While interest rates for certificate of deposits (CDs) are ranging between 10.50 and 10.90 per cent, interest rates on CPs are 15-20 basis points higher than the CD rates for corresponding maturities. (One basis point is one hundredth of a percentage.) Commercial deposits are short-term papers issued by banks to raise bulk deposits from mutual funds, high networth individuals (HNIs) or companies.
Dealers at banks said many companies that usually went for long-term funds have now have opted for short-term money. The list includes Aditya Birla Nuvo (three months to six months CP at 10.82-10.85 per cent), Vodafone (three-six months) and Tata Tea (looking for funds for six months). Public sector oil marketing company Indian Oil Corporation (IOC) is also raising funds for three months at 11 per cent instead of opting for a term loan. Bharat Petroleum Corporation (BPCL) has raised three-month funds through loans that later got securitised into pass-through certificates.
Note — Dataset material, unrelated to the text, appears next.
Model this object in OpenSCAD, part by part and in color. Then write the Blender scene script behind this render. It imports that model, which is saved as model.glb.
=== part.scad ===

Reliance Communications has also raised one-year funds.
Dealers said most housing companies are now facing a cash crunch since banks, including their parent companies in many cases, are reticent to lend, given the tight liquidity situation and the regulatory prescription of higher risk weights. Most of these companies, which operate as non-banking finance companies, are again flocking to the money market.